The blockading countries also demanded that Qatar downgrade ties with Iran, but they all had some form of relationship with Iran themselves. The UAE for example, has full diplomatic relations with Iran and strong trade and economic links. While Saudi Arabia and Bahrain cut ties with Iran in 2016, they still engage in talks with Tehran to diffuse regional tensions.

Most of the accusations against Qatar were based on planted reports broadcast by the Qatari News Agency (QNA) after it was targeted by a hacking attack on May 24 2017.

Fabricated statements attributed to the Emir of Qatar, Sheikh Tamim bin Hamad Al Thani, were used to justify Saudi and Emirati claims that Qatar supported terrorism and had a secret relationship with Iran.

A July 2017 report in the Washington Post said US officials believe UAE-linked hackers were behind the attack. The blockade therefore, was based on falsified premises.

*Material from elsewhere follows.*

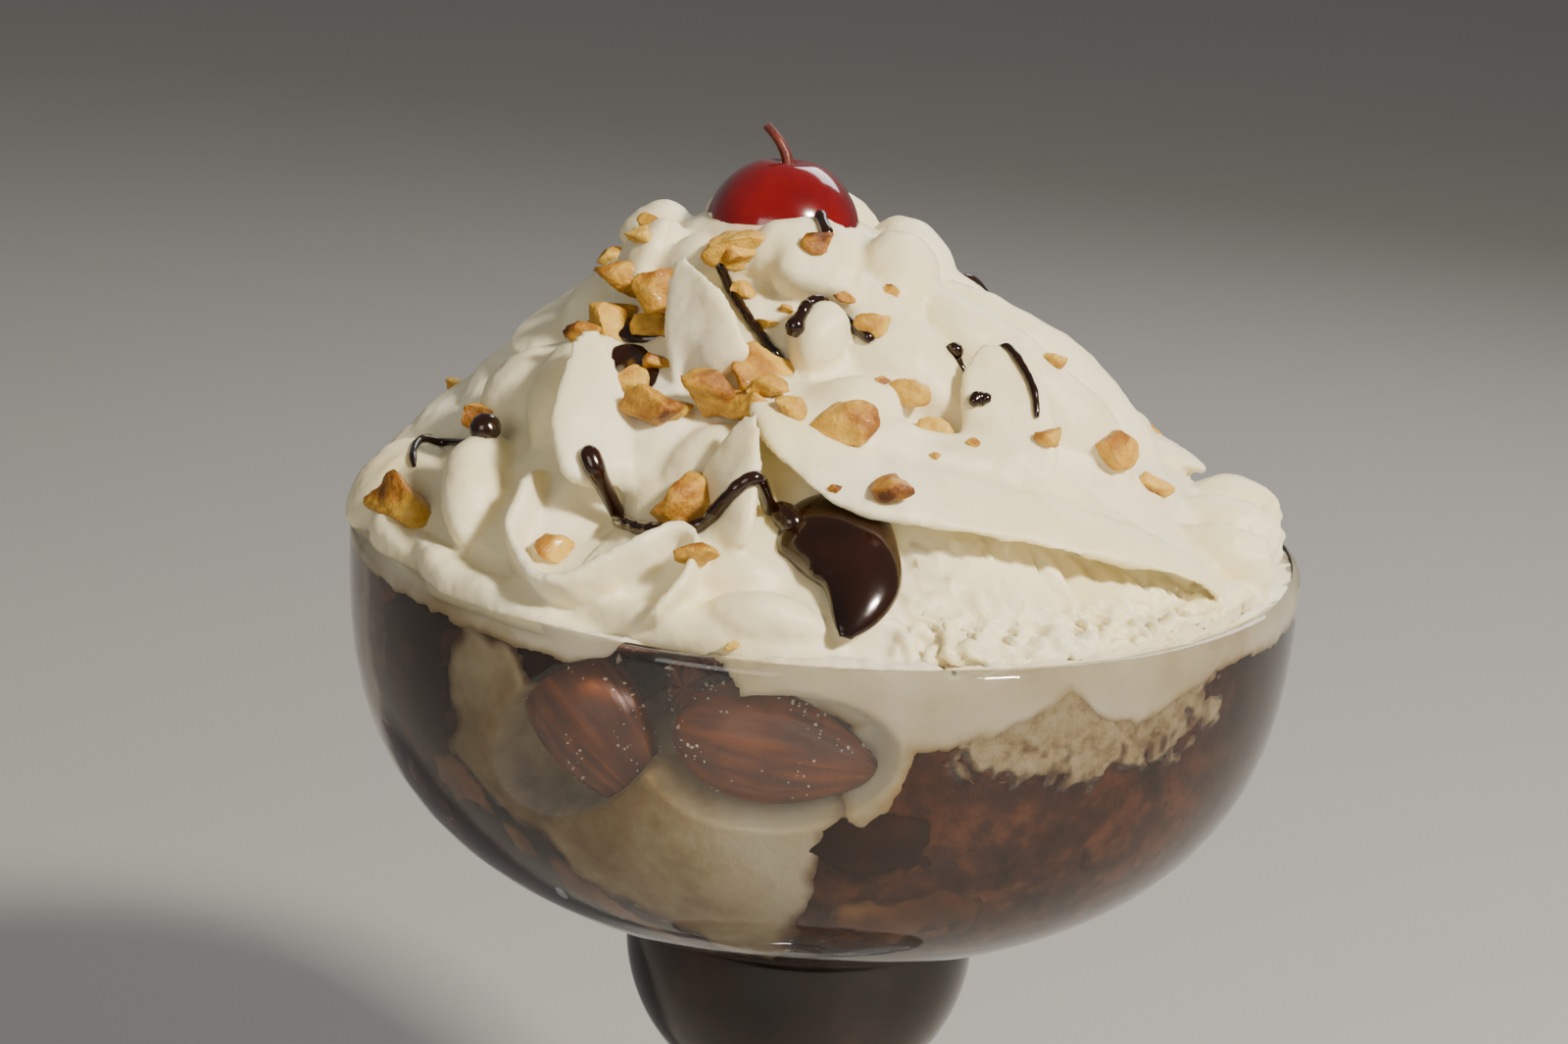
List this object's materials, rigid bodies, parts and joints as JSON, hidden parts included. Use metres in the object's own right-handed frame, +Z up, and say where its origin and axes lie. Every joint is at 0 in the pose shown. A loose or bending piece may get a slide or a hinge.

Many independent observers believe the blockade's purpose is to punish Qatar's independent foreign policy that diverges from that of the Saudi-led bloc on major regional issues, such as the Palestinian issue, democratisation, political Islam, and cooperation with Sunni powerhouse Turkey.

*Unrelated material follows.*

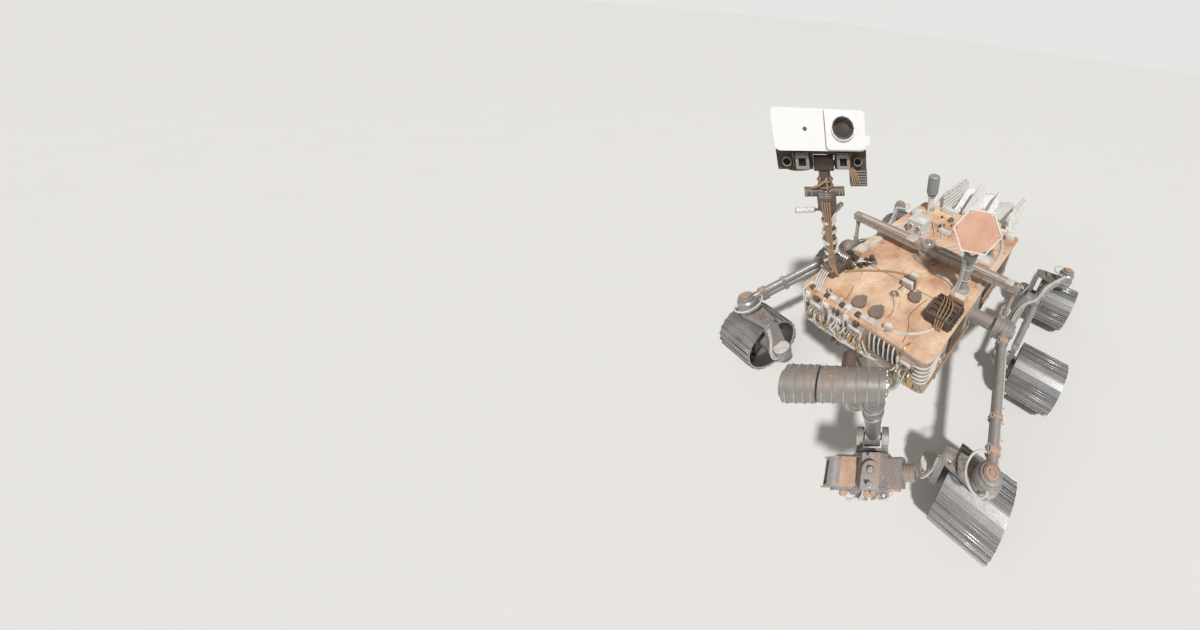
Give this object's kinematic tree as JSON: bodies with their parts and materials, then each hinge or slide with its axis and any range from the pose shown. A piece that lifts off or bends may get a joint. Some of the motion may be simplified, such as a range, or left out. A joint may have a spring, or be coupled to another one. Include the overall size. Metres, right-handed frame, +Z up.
{
  "type": "six-wheeled planetary rover",
  "caption": "Wheeled exploration machine on rocker-bogie suspension, with camera mast, folded tool arm, deck aerials and a finned generator aft.",
  "frame": {"origin": "on the ground, half way along the whole machine and on its centre line", "axes": "+X forward, +Y to port, +Z up"},
  "size_m": [3.2824, 2.8, 2.2622],
  "materials": {
    "wheel_metal": "machined, scuffed and dusty",
    "hub_metal": "satin",
    "leg_paint": "matt grey, dusty",
    "body_white": "matt white under dust",
    "deck_dust": "matt white under tan dust",
    "beam_grey": "matt, dusty",
    "head_white": "matt white",
    "camera_dark": "matt dark",
    "mast_grey": "matt, dusty",
    "antenna_face": "satin, tinted by dust",
    "aerial_grey": "matt",
    "fitting_dark": "matt",
    "arm_grey": "matt, dusty",
    "turret_grey": "matt, dusty",
    "generator_white": "matt white",
    "exchanger_white": "matt white"
  },
  "bodies": {
    "root": {"rocker_left": "leg_paint", "bogie_left": "leg_paint", "rocker_right": "leg_paint", "bogie_right": "leg_paint", "body_box": "body_white", "deck_panel": "deck_dust", "differential_beam": "beam_grey", "differential_pivot": "beam_grey", "differential_link_left": "beam_grey", "differential_link_right": "beam_grey", "mast_base": "mast_grey", "mast_column": "mast_grey", "antenna_post": "mast_grey", "uhf_antenna": "aerial_grey", "low_gain_antenna": "aerial_grey", "deck_box_aft": "deck_dust", "deck_box_side": "deck_dust", "deck_boxes": "deck_dust", "inlet_funnel_front": "fitting_dark", "inlet_funnel_middle": "fitting_dark", "inlet_funnel_port": "fitting_dark", "lift_fittings": "fitting_dark", "hazard_cameras_front": "camera_dark", "hazard_cameras_rear": "camera_dark", "arm_bracket": "arm_grey", "generator": "generator_white", "heat_exchanger_left": "exchanger_white", "heat_exchanger_right": "exchanger_white"},
    "wheel_front_left": {"rim_front_left": "wheel_metal", "hub_front_left": "hub_metal"},
    "steer_front_left": {"strut_front_left": "leg_paint"},
    "wheel_front_right": {"rim_front_right": "wheel_metal", "hub_front_right": "hub_metal"},
    "steer_front_right": {"strut_front_right": "leg_paint"},
    "wheel_middle_left": {"rim_middle_left": "wheel_metal", "hub_middle_left": "hub_metal"},
    "wheel_middle_right": {"rim_middle_right": "wheel_metal", "hub_middle_right": "hub_metal"},
    "wheel_rear_left": {"rim_rear_left": "wheel_metal", "hub_rear_left": "hub_metal"},
    "steer_rear_left": {"strut_rear_left": "leg_paint"},
    "wheel_rear_right": {"rim_rear_right": "wheel_metal", "hub_rear_right": "hub_metal"},
    "steer_rear_right": {"strut_rear_right": "leg_paint"},
    "mast_pan": {"pan_unit": "mast_grey"},
    "mast_tilt": {"camera_bar": "camera_dark", "mast_head": "head_white"},
    "antenna_pan": {"antenna_yoke": "mast_grey"},
    "antenna_tilt": {"antenna_panel": "antenna_face"},
    "arm_pan": {"arm_shoulder": "arm_grey"},
    "arm_lift": {"arm_upper_link": "arm_grey"},
    "arm_elbow": {"arm_forearm": "arm_grey"},
    "arm_wrist_body": {"arm_wrist": "arm_grey"},
    "arm_turret": {"turret": "turret_grey"},
    "inlet_cover_front_body": {"inlet_cover_front": "fitting_dark"},
    "inlet_cover_middle_body": {"inlet_cover_middle": "fitting_dark"},
    "inlet_cover_port_body": {"inlet_cover_port": "fitting_dark"}
  },
  "joints": [
    {"name": "steering_front_left", "type": "hinge", "parent": "root", "child": "steer_front_left", "pos_m": [1.04412, 1.1, 0.605], "axis": [0, 0, 1], "range_deg": [-95, 95]},
    {"name": "drive_front_left", "type": "hinge", "parent": "steer_front_left", "child": "wheel_front_left", "pos_m": [1.04412, 1.1, 0.24851], "axis": [0, 1, 0], "continuous": true},
    {"name": "steering_front_right", "type": "hinge", "parent": "root", "child": "steer_front_right", "pos_m": [1.04412, -1.1, 0.605], "axis": [0, 0, 1], "range_deg": [-95, 95]},
    {"name": "drive_front_right", "type": "hinge", "parent": "steer_front_right", "child": "wheel_front_right", "pos_m": [1.04412, -1.1, 0.24851], "axis": [0, 1, 0], "continuous": true},
    {"name": "drive_middle_left", "type": "hinge", "parent": "root", "child": "wheel_middle_left", "pos_m": [-0.10588, 1.2, 0.24851], "axis": [0, 1, 0], "continuous": true},
    {"name": "drive_middle_right", "type": "hinge", "parent": "root", "child": "wheel_middle_right", "pos_m": [-0.10588, -1.2, 0.24851], "axis": [0, 1, 0], "continuous": true},
    {"name": "steering_rear_left", "type": "hinge", "parent": "root", "child": "steer_rear_left", "pos_m": [-1.20588, 1.1, 0.605], "axis": [0, 0, 1], "range_deg": [-95, 95]},
    {"name": "drive_rear_left", "type": "hinge", "parent": "steer_rear_left", "child": "wheel_rear_left", "pos_m": [-1.20588, 1.1, 0.24851], "axis": [0, 1, 0], "continuous": true},
    {"name": "steering_rear_right", "type": "hinge", "parent": "root", "child": "steer_rear_right", "pos_m": [-1.20588, -1.1, 0.605], "axis": [0, 0, 1], "range_deg": [-95, 95]},
    {"name": "drive_rear_right", "type": "hinge", "parent": "steer_rear_right", "child": "wheel_rear_right", "pos_m": [-1.20588, -1.1, 0.24851], "axis": [0, 1, 0], "continuous": true},
    {"name": "mast_pan_turn", "type": "hinge", "parent": "root", "child": "mast_pan", "pos_m": [0.63412, -0.478, 1.74], "axis": [0, 0, 1], "range_deg": [-227, 133]},
    {"name": "mast_tilt_turn", "type": "hinge", "parent": "mast_pan", "child": "mast_tilt", "pos_m": [0.63412, -0.478, 1.95], "axis": [0.7314, -0.682, 0], "range_deg": [-102, 76]},
    {"name": "antenna_pan_turn", "type": "hinge", "parent": "root", "child": "antenna_pan", "pos_m": [0.17412, 0.41, 1.45], "axis": [0, 0, 1], "range_deg": [-170, 170]},
    {"name": "antenna_tilt_turn", "type": "hinge", "parent": "antenna_pan", "child": "antenna_tilt", "pos_m": [0.17412, 0.41, 1.55], "axis": [0.342, -0.9397, 0], "range_deg": [-42, 58]},
    {"name": "arm_pan_turn", "type": "hinge", "parent": "root", "child": "arm_pan", "pos_m": [1.13412, 0.2, 0.8], "axis": [0, 0, 1], "range_deg": [-125, 35]},
    {"name": "arm_lift_turn", "type": "hinge", "parent": "arm_pan", "child": "arm_lift", "pos_m": [1.13412, 0.2, 0.9], "axis": [0.5736, -0.8192, 0], "range_deg": [-110, 30]},
    {"name": "arm_elbow_turn", "type": "hinge", "parent": "arm_lift", "child": "arm_elbow", "pos_m": [1.47407, 0.43803, 1.6188], "axis": [-0.5736, 0.8192, 0], "range_deg": [-287, 3]},
    {"name": "arm_wrist_turn", "type": "hinge", "parent": "arm_elbow", "child": "arm_wrist_body", "pos_m": [1.33835, 0.4895, 0.95379], "axis": [0.5736, -0.8192, 0], "range_deg": [-180, 10]},
    {"name": "arm_turret_turn", "type": "hinge", "parent": "arm_wrist_body", "child": "arm_turret", "pos_m": [1.46655, 0.57927, 0.92053], "axis": [0.8013, 0.561, -0.2079], "range_deg": [-177.5, 177.5]},
    {"name": "inlet_cover_front_hinge", "type": "hinge", "parent": "root", "child": "inlet_cover_front_body", "pos_m": [0.71412, 0.06, 1.1328], "axis": [0, -1, 0], "range_deg": [0, 110]},
    {"name": "inlet_cover_middle_hinge", "type": "hinge", "parent": "root", "child": "inlet_cover_middle_body", "pos_m": [0.71412, -0.09, 1.1328], "axis": [0, -1, 0], "range_deg": [0, 110]},
    {"name": "inlet_cover_port_hinge", "type": "hinge", "parent": "root", "child": "inlet_cover_port_body", "pos_m": [0.44012, 0.19, 1.1328], "axis": [0, -1, 0], "range_deg": [0, 110]}
  ]
}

The impact of the land, sea, and air blockade was felt in the first few days of the crisis.

Most of Qatar’s food imports had come from its neighbours and the country’s supermarkets suffered food shortages in the first couple of days. However, things quickly returned to normal after Turkey and Iran made up for the food shortfall caused by the blockade.

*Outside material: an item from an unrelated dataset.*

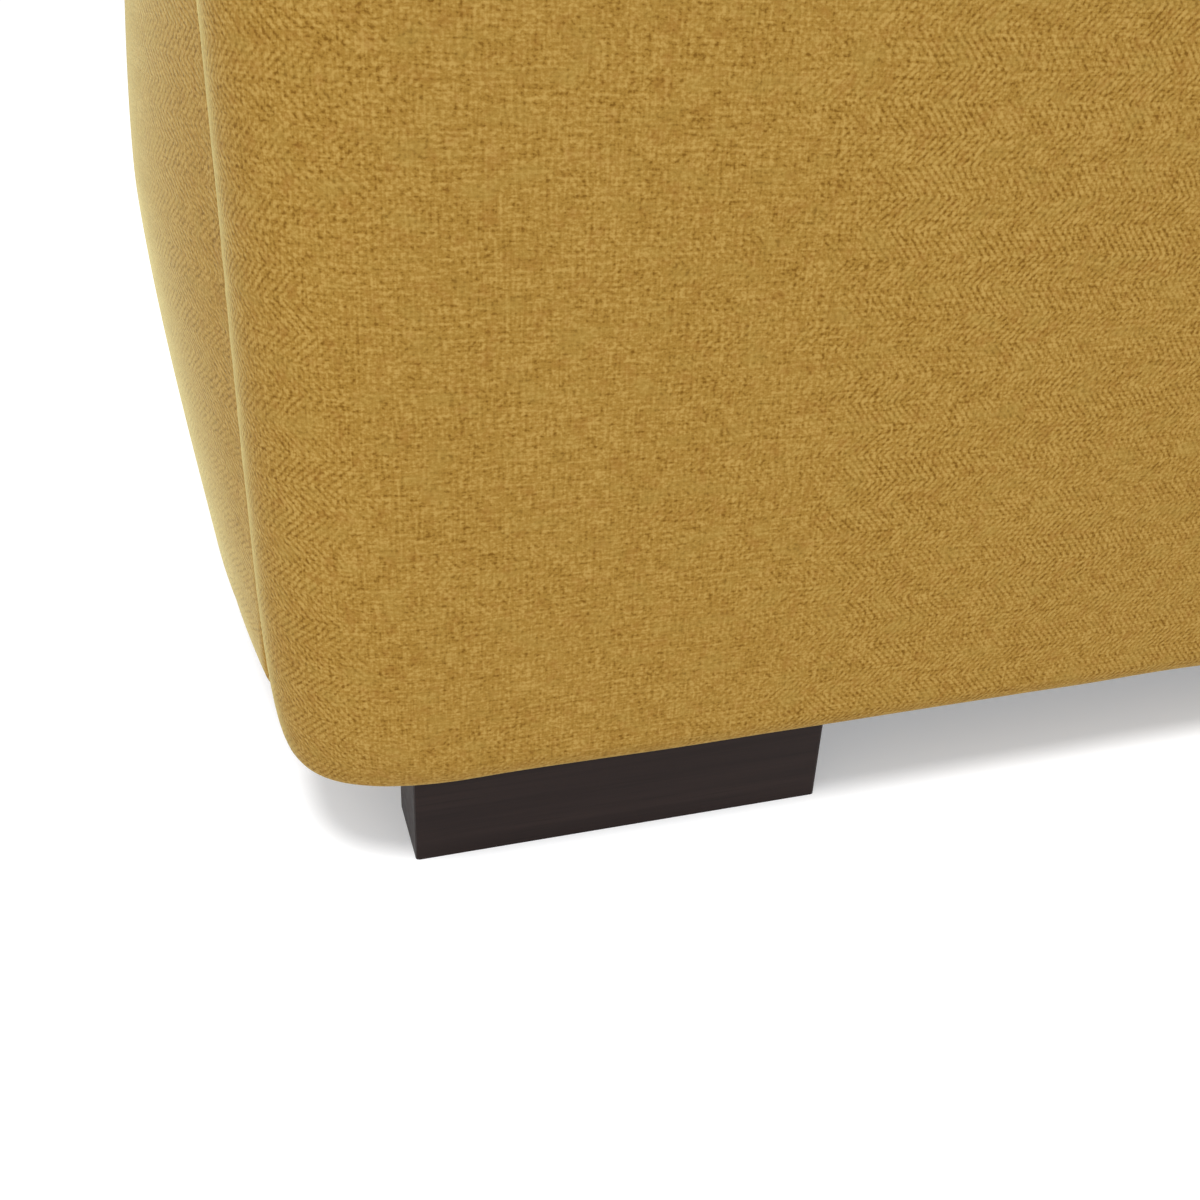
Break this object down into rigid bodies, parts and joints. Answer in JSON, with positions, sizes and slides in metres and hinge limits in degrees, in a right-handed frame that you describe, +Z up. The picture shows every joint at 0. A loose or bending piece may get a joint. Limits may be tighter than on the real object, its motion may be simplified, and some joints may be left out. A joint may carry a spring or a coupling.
{
  "type": "storage ottoman",
  "caption": "Upholstered storage ottoman: a fabric-covered box on dark block feet, with crowned sides, recessed corner seams and a cushion lid hinged at the back.",
  "frame": {"origin": "on the floor, under the middle of the ottoman", "axes": "+Z up, the front faces -Y, +X to the right seen from the front; the lid is hinged at +Y"},
  "size_m": [0.8976, 0.62, 0.44],
  "materials": {
    "cover_fabric": "matte",
    "foam": "matte",
    "dark_wood": "satin",
    "chipboard": "matte",
    "plywood": "matte",
    "pine": "matte",
    "lining": "matte",
    "zinc_steel": "satin"
  },
  "bodies": {
    "box": {"front_board": "chipboard", "back_board": "chipboard", "left_board": "chipboard", "right_board": "chipboard", "bottom_panel": "plywood", "corner_block_front_left": "pine", "corner_block_front_right": "pine", "corner_block_back_left": "pine", "corner_block_back_right": "pine", "foot_front_left": "dark_wood", "foot_front_right": "dark_wood", "foot_back_left": "dark_wood", "foot_back_right": "dark_wood", "foot_screw_front_left_1": "zinc_steel", "foot_screw_front_left_2": "zinc_steel", "foot_screw_front_right_1": "zinc_steel", "foot_screw_front_right_2": "zinc_steel", "foot_screw_back_left_1": "zinc_steel", "foot_screw_back_left_2": "zinc_steel", "foot_screw_back_right_1": "zinc_steel", "foot_screw_back_right_2": "zinc_steel", "front_pad": "foam", "back_pad": "foam", "left_pad": "foam", "right_pad": "foam", "front_cover": "cover_fabric", "back_cover": "cover_fabric", "left_cover": "cover_fabric", "right_cover": "cover_fabric", "storage_lining": "lining", "dust_cover": "lining", "hinge_leaf_box_left": "zinc_steel", "hinge_leaf_box_right": "zinc_steel", "hinge_pin_left": "zinc_steel", "hinge_pin_right": "zinc_steel", "hinge_screw_box_left_1": "zinc_steel", "hinge_screw_box_left_2": "zinc_steel", "hinge_screw_box_right_1": "zinc_steel", "hinge_screw_box_right_2": "zinc_steel", "stay_bracket_box_left": "zinc_steel", "stay_bracket_box_right": "zinc_steel"},
    "lid": {"lid_board": "plywood", "lid_foam": "foam", "lid_cover": "cover_fabric", "lid_lining": "lining", "hinge_leaf_lid_left": "zinc_steel", "hinge_leaf_lid_right": "zinc_steel", "hinge_screw_lid_left_1": "zinc_steel", "hinge_screw_lid_left_2": "zinc_steel", "hinge_screw_lid_right_1": "zinc_steel", "hinge_screw_lid_right_2": "zinc_steel", "stay_bracket_lid_left": "zinc_steel", "stay_bracket_lid_right": "zinc_steel"},
    "stay_lower_left": {"stay_arm_lower_left": "zinc_steel"},
    "stay_upper_left": {"stay_arm_upper_left": "zinc_steel"},
    "stay_lower_right": {"stay_arm_lower_right": "zinc_steel"},
    "stay_upper_right": {"stay_arm_upper_right": "zinc_steel"}
  },
  "joints": [
    {"name": "lid_hinge", "type": "hinge", "parent": "box", "child": "lid", "pos_m": [0, 0.305, 0.3197], "axis": [-1, 0, 0], "range_deg": [0, 90]},
    {"name": "stay_lower_left_pivot", "type": "hinge", "parent": "box", "child": "stay_lower_left", "pos_m": [-0.3587, 0.22, 0.2397], "axis": [-1, 0, 0], "range_deg": [0, 90]},
    {"name": "stay_upper_left_pivot", "type": "hinge", "parent": "lid", "child": "stay_upper_left", "pos_m": [-0.3562, 0.115, 0.2957], "axis": [-1, 0, 0], "range_deg": [-90, 0]},
    {"name": "stay_lower_right_pivot", "type": "hinge", "parent": "box", "child": "stay_lower_right", "pos_m": [0.3587, 0.22, 0.2397], "axis": [-1, 0, 0], "range_deg": [0, 90]},
    {"name": "stay_upper_right_pivot", "type": "hinge", "parent": "lid", "child": "stay_upper_right", "pos_m": [0.3562, 0.115, 0.2957], "axis": [-1, 0, 0], "range_deg": [-90, 0]}
  ],
  "couplings": [
    {"joint": "stay_lower_left_pivot", "follows": "lid_hinge", "ratio": 1},
    {"joint": "stay_upper_left_pivot", "follows": "lid_hinge", "ratio": -1},
    {"joint": "stay_lower_right_pivot", "follows": "lid_hinge", "ratio": 1},
    {"joint": "stay_upper_right_pivot", "follows": "lid_hinge", "ratio": -1}
  ]
}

Qatar has since invested billions of dollars to shore up its food security, with enough stockpiles to cover the needs of its citizens and expat population.

Qataris have deep relations with citizens of other Gulf countries, meaning that mixed-nationality couples, students, and kin were separated from their loved ones due to the blockade.

Many foreign workers were also stranded by the blockade. In 2017 100,000 Egyptian citizens in Qatar had no means of returning to their country initially because of Egypt’s suspension of travel to and from Qatar. But they soon were able to return to Egypt via Oman, which did not break relations with Qatar.

Before the blockade, flights into and out of Qatar would usually pass over Saudi and Emirati airspace. Now, they have to be diverted to a circular route passing over Iranian territory and the Gulf, making flight times longer. But three years on, citizens and residents of Qatar are now used to the situation.

The blockade has been largely ineffectual, failing to affect Qatar’s economy, achieve any of the demands originally presented to Qatar or change Qatari foreign policy. Qatar maintains normal relations with most countries across the world and cannot be said to have been isolated.

However, three years after the blockade was first imposed, there is little sign today that it will be lifted. Efforts by Kuwait to mediate between Qatar and its neighbours failed to bring about a result. Qatar has taken part in meetings with its Gulf neighbours, such as the Gulf Cooperation Council summit in Riyadh in December 2019 but this did not lead to a thaw in relations as was hoped.

Qatar has, throughout the three years of the blockade, expressed a willingness to reach a settlement with its neighbours. However, Saudi Arabia, the UAE, Egypt, and Bahrain have insisted on maintaining the blockade, hoping that a shift in the global and regional balance of power will force Qatar to meet their demands.